Any bread that has air pockets, whether in the loaf itself or just under the crust, is a result of not taking out all the air bubbles while shaping the bread. After you punch down your risen dough, let it rest for a couple minutes. Then, when you shape the dough be sure to slap out any pockets or bubbles you see. Especially around the edges. Firmly shape the loaf. I do this by rolling out the dough with a rolling pin on the board a little bit. Then I slap the dough with my hand all over making sure there are no bubbles around the edges, and then roll up the dough *firmly* and tuck the edges under and then put it into the bread pan.

It is really hard to make bread without air bubbles in warm weather because the yeast is so active because of the higher temps in the kitchen. Just do the best you can to get out all the bubbles, and your bread will be fine. Even the best bakers will occasionally have dough that "gets away" from them.! The last time I made bread, I also had a small bubble under the crust.........it's been pretty warm lately even here in northern MN, and yeast gets active. In the summer time I have to put my doughs in the basement to cool it down, otherwise it'll rise in 20 minutes and be full of air pockets! But firm shaping and kneading out all the air bubbles before you shape the loaf should help!


----------



## Jeff54321 (Jan 26, 2005)

"... A flying crust is a tunnel under the top crust and above the crumb. The crumb may be normal, but there is a chance that the crumb will be a bit glassy and tough. A flying crust is formed when several things come together. First, the dough may be a little on the wet side, say 65% hydration. Second, the final rise may be a little too long, maybe one hour, maybe even longer. Third, the atmospheric conditions may be warm and dry.

Here's what happens. The dough expands, as it should. The top crust dries out a bit because the air is dry. Then, because the rising continues past the point that is optimal for the dough, the interior of the loaf, the future crumb, collapses. Because the top crust is dry, it can't fall back with the interior, so it stays up and a tunnel forms. Viola! Flying Crust!"

http://www.artisanbreadbaking.com/discussions/artisanal_topics.htm


----------



## Delrio (Mar 11, 2007)

Thanks for the replies. Maybe I'm just not getting the air bubbles out enough.


----------



## Delrio (Mar 11, 2007)

*Here's your recipe Texas...I got it from another place.*

Amish White bread

2 cups warm water (110 degrees)
2/3 cup white sugar
2 TBS active dry yeast
1 1/2 teaspoon of salt
1/4 cup vegetable oil
6 cups white flour

1. In a large bowl, dissolve the sugar in warm water and then stir in yeast. Allow to proof until yeast resembles a creamy foam.

2. Mix salt and oil into the yeast. Mix in flour one cup at a time, sifting it in. Kneed dough on a lightly floured surface until smooth (about 8-10 minutes).

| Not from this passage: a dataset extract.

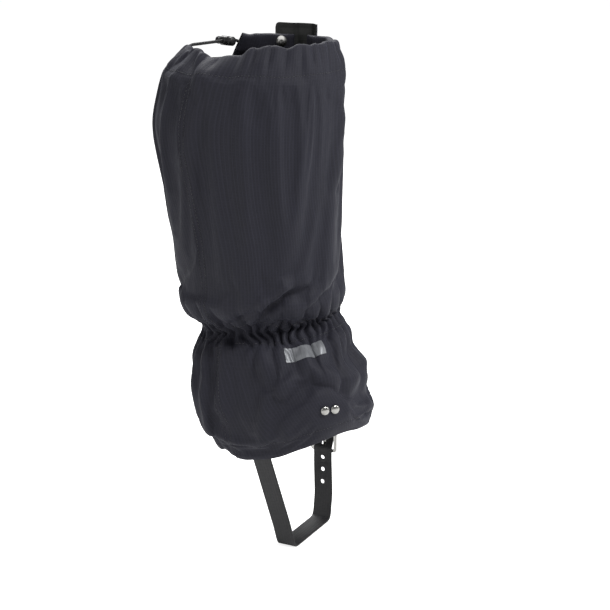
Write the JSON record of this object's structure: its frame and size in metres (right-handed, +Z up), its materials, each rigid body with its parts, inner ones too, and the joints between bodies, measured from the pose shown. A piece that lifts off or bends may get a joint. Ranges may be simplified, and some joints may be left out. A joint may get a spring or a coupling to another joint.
{
  "type": "hiking gaiter",
  "caption": "Knee-length fabric hiking gaiter with gathered ankle, drawcord rim, side zip under a storm flap, lace hook and buckled underfoot strap.",
  "frame": {"origin": "on the leg's axis at the ankle, level with the underside of the underfoot strap", "axes": "+Z up the leg, -Y towards the toes, +Y towards the calf, +X towards the zip side, -X the plain outer side"},
  "size_m": [0.1527, 0.2118, 0.491],
  "materials": {
    "ripstop_cloth": "matt charcoal woven ripstop with a coated back",
    "lining_cloth": "matt black woven tape and elastic",
    "moulded_plastic": "moulded black acetal",
    "nickel_plate": "nickel-plated, bright",
    "coated_strap": "smooth coated webbing",
    "braided_cord": "braided black cord",
    "reflective_film": "grey heat-bonded reflective film"
  },
  "bodies": {
    "gaiter": {"upper_front_panel": "ripstop_cloth", "upper_rear_panel": "ripstop_cloth", "lower_front_panel": "ripstop_cloth", "lower_rear_panel": "ripstop_cloth", "top_hem_long": "ripstop_cloth", "top_hem_short": "ripstop_cloth", "flap_seam_strip": "ripstop_cloth", "notch_binding": "lining_cloth", "ankle_elastic": "lining_cloth", "ankle_casing": "lining_cloth", "bottom_hem_band": "lining_cloth", "zip_tape_front": "lining_cloth", "zip_tape_rear": "lining_cloth", "loop_strip": "lining_cloth", "lace_hook_patch": "lining_cloth", "strap_anchor_patch": "lining_cloth", "zip_teeth_front": "moulded_plastic", "zip_teeth_rear": "moulded_plastic", "zip_stop_front": "moulded_plastic", "zip_stop_rear": "moulded_plastic", "zip_box": "moulded_plastic", "zip_pin": "moulded_plastic", "top_stud_male": "nickel_plate", "top_stud_post": "nickel_plate", "bottom_stud_male": "nickel_plate", "bottom_stud_post": "nickel_plate", "lace_hook": "nickel_plate", "lace_hook_rivet_rear": "nickel_plate", "lace_hook_rivet_front": "nickel_plate", "lace_hook_burr_rear": "nickel_plate", "lace_hook_burr_front": "nickel_plate", "buckle_frame": "nickel_plate", "underfoot_strap": "coated_strap", "buckle_tab": "coated_strap", "drawcord": "braided_cord", "reflective_strip": "reflective_film"},
    "flap": {"storm_flap": "ripstop_cloth", "hook_strip": "lining_cloth", "top_stud_cap": "nickel_plate", "top_stud_socket": "nickel_plate", "bottom_stud_cap": "nickel_plate", "bottom_stud_socket": "nickel_plate"},
    "slider": {"zip_slider": "nickel_plate"},
    "puller": {"zip_puller": "nickel_plate"},
    "cord_lock": {"cord_lock_barrel": "moulded_plastic", "cord_lock_spring": "nickel_plate"},
    "lock_button": {"cord_lock_plunger": "moulded_plastic"},
    "prong": {"buckle_prong": "nickel_plate"}
  },
  "joints": [
    {"name": "storm_flap_swing", "type": "hinge", "parent": "gaiter", "child": "flap", "pos_m": [0.0611, -0.022, 0.29], "axis": [0, 0, -1], "range_deg": [0, 100]},
    {"name": "zip_run", "type": "slide", "parent": "gaiter", "child": "slider", "axis": [0, 0, -1], "range_m": [0, 0.318]},
    {"name": "puller_swing", "type": "hinge", "parent": "slider", "child": "puller", "pos_m": [0.06195, -0.006, 0.4412], "axis": [0, -1, 0], "range_deg": [0, 8]},
    {"name": "cord_lock_run", "type": "slide", "parent": "gaiter", "child": "cord_lock", "axis": [-0.973, 0.231, 0], "range_m": [0, 0.03]},
    {"name": "lock_button_press", "type": "slide", "parent": "cord_lock", "child": "lock_button", "axis": [-0.231, -0.973, 0], "range_m": [0, 0.003], "stiffness_N_per_m": 300, "deforming": ["cord_lock_spring"]},
    {"name": "prong_swing", "type": "hinge", "parent": "gaiter", "child": "prong", "pos_m": [0.0549, -0.034, 0.086], "axis": [0, -1, 0], "range_deg": [0, 50]}
  ]
}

Place in a well oiled bowl and turn dough to coat. Cover with a damp cloth. Allow to rise until doubled in bulk, about an hour or two.

3. Punch down dough, knead for a few minutes and divide in half. Shape into loaves and place into two well oiled 9x5 loaf pans. Allow to rise for 30 minutes or until dough has risen at least one inch above the pans.

4. Bake at 350 for 30 minutes. Turn out onto rack to cool before slicing.


----------